Context Spatial Awareness Remote Sensing Image Change Detection Network Based on Graph and Convolution Interaction

Remote sensing images are characterized by high dimensionality, complex textures, and large scales. Traditional Convolutional Neural Network (CNN) methods may overlook spatial relationships and contextual information among pixels when dealing with remote sensing data. Therefore, Graph Convolutional Networks (GCN) have emerged as a promising solution. In this paper, we propose a Contextual Spatial Awareness Remote Sensing Image Change Detection Network Based on Graph and Convolution interaction (CSAGC). We aim to enhance the handling of contextual information by introducing multiple augmentation modules. In CSAGC, we propose a high-performance encoder called Congraph that integrates a CNN and a Graph Neural Network (GNN).
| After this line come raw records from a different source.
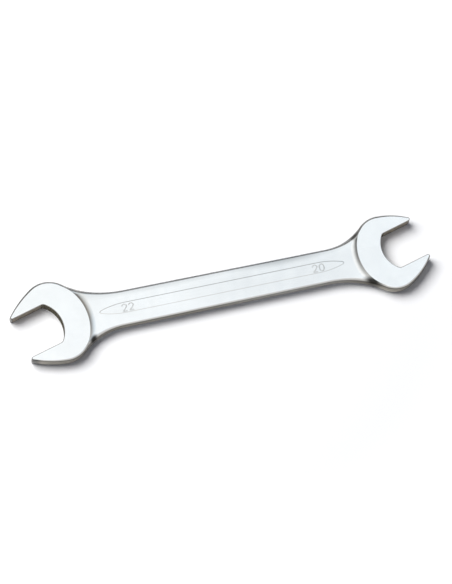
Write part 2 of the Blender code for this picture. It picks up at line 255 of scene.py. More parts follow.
def flare_station(arc, head_angle, shank_angle, share):
    """A station on a flare, whose top edge is at its roundest where the neck's fillet runs out."""
    place = station(arc, head_angle + (shank_angle - head_angle) * share, False)
    reach = NECK_PROFILE[-1][0]
    length = arc.radius * abs(shank_angle - head_angle)
    travelled = share * length
    if travelled < reach:
        edge = HEAD_EDGE + (RUNOUT_EDGE - HEAD_EDGE) * eased(travelled / reach)
    else:
        left = (length - travelled) / (length - reach)
        edge = SHANK_EDGE + (RUNOUT_EDGE - SHANK_EDGE) * eased(left)
    return place._replace(rim=Rim(edge, place.rim.draft))


def flare_stations(arc, outline, from_head):
    """Stations along a flare: one for each line of the neck's profile, then even steps."""
    head_angle, shank_angle = (arc.start, arc.end) if from_head else (arc.end, arc.start)

    def run_at(share):
        place = flare_station(arc, head_angle, shank_angle, share)
        depth = place.rim.edge + place.rim.draft
        return distance_outside(outline, inset(place, depth)) + depth

    shares = [0.0]
    for run, _ in NECK_PROFILE[1:]:
        low, high = shares[-1], 1.0
        for _ in range(HALVINGS):
            middle = (low + high) / 2
            low, high = (middle, high) if run_at(middle) < run else (low, middle)
        shares.append(high)
    rest = math.ceil(abs(shank_angle - head_angle) * (1 - shares[-1]) / FACET_TURN)
    shares += [shares[-1] + (1 - shares[-1]) * (step + 1) / rest for step in range(rest)]
    places = [flare_station(arc, head_angle, shank_angle, share) for share in shares]
    return places if from_head else places[::-1]


def end_stations(head, other):
    """Stations round one end of the wrench, anticlockwise from shank to shank, the head at +X."""
    outline = head_outline(head)
    entry, first, first_angle = flare(outline, head.long_flare, -1, head.end_width, other.end_width)
    leave, last, last_angle = flare(outline, head.tight_flare, 1, head.end_width, other.end_width)
    kept = outline[first:last + 1]
    kept[0] = kept[0]._replace(start=first_angle)
    kept[-1] = kept[-1]._replace(end=last_angle)
    places = flare_stations(entry, outline, False)
    head_in = len(places) - 1
    for arc in kept:
        for angle in arc_angles(arc):
            place = station(arc, angle, True)
            if (place.point - places[-1].point).length > MERGE_DISTANCE:
                places.append(place)
    places[head_in] = places[head_in]._replace(plateau=True)
    head_out = len(places) - 1
    places += flare_stations(leave, outline, True)[1:]
    return places, outline, head_in, head_out


def ring_points(place, outline):
    """A station's points from the parting line up the swelling wall and over the rounded edge."""
    base = SHANK_THICKNESS / 2
    step = (HEAD_THICKNESS - SHANK_THICKNESS) / 2
    over = []
    for number in range(EDGE_STEPS + 1):
        turn = math.pi / 2 * number / EDGE_STEPS
        depth = place.rim.draft + place.rim.edge * (1 - math.cos(turn))
        fall = place.rim.edge * (1 - math.sin(turn))
        spot = inset(place, depth)
        share = 1.0 if place.plateau else height_share(distance_outside(outline, spot) + depth)
        over.append(Vector((spot.x, spot.y, base + step * share - fall)))
    wall = []
    for part in WALL_RING_SHARES:
        spot = inset(place, place.rim.draft * (math.hypot(part, RIDGE_SHARE) - RIDGE_SHARE)
                     / (math.hypot(1.0, RIDGE_SHARE) - RIDGE_SHARE))
        wall.append(Vector((spot.x, spot.y, over[0].z * part)))
    return wall + over


def back_arcs(outline):
    """The round stretches of a head's back, above and below the point farthest from its mouth."""
    count = len(outline)
    upper = [arc for arc in outline[count // 2:] if not arc.hollow][1:]
    lower = [arc for arc in outline[:count // 2] if not arc.hollow][:-1]
    return upper[::-1], lower


def outline_place(outline, point):
    """How far along a head's back a point lies from its middle, and how far outside it."""
    upper, lower = back_arcs(outline)
    best = None
    for arcs, sign in ((upper, 1), (lower, -1)):
        travelled = 0.0
        for arc in arcs:
            offset = point - arc.centre
            beyond, counted = beyond_span(arc, angle_of(offset))
            begin = arc.end if sign > 0 else arc.start
            score = (beyond > 0.0, abs(offset.length - arc.radius))
            if best is None or score < best[0]:
                best = (score, sign * (travelled + arc.radius * abs(counted - begin)),
                        offset.length - arc.radius)
            travelled += arc.radius * abs(arc.end - arc.start)
    return best[1], best[2]


def outline_point(outline, along, outwards):
    """The point that lies so far along a head's back and so far outside it."""
    upper, lower = back_arcs(outline)
    sign = 1 if along > 0.0 else -1
    left = abs(along)
    arcs = upper if sign > 0 else lower
    for arc in arcs:
        length = arc.radius * abs(arc.end - arc.start)
        if left <= length or arc is arcs[-1]:
            break
        left -= length
    begin = arc.end if sign > 0 else arc.start
    return arc.centre + (arc.radius + outwards) * direction(begin - sign * left / arc.radius)


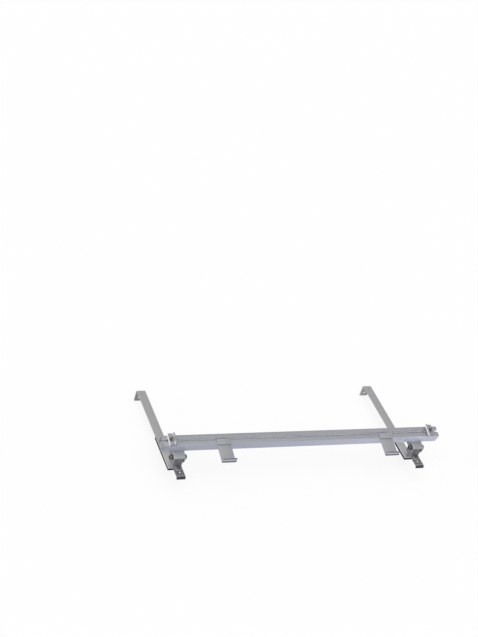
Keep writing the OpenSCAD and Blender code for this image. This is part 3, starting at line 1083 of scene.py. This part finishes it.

By preserving the respective features of both branches, we effectively fuse local detailed features and global positional features, achieving superior feature extraction capabilities. Additionally, we design two modules to facilitate the integration of multiscale spatial information: Contextual Spatial Awareness Module (CSAM) and Spatial Integration Module (SIM). CSAM, a crucial module connecting the encoder and decoder, jointly explores contextual features using the current feature branch and high-low level feature branches, leveraging spatial positional information for better content acquisition. SIM, located in the decoder module, aims to integrate the multiscale information outputted by CSAM, complementing the contextual information and improving the overall network’s ability to capture spatial contextual information. We conducted extensive experiments on three datasets, namely LEVIR-CD, WHU-CD, and GZ-CD. The experimental results demonstrate that CSAGC exhibits excellent performance, achieving significant performance improvements compared to state-of-the-art (SOTA) methods.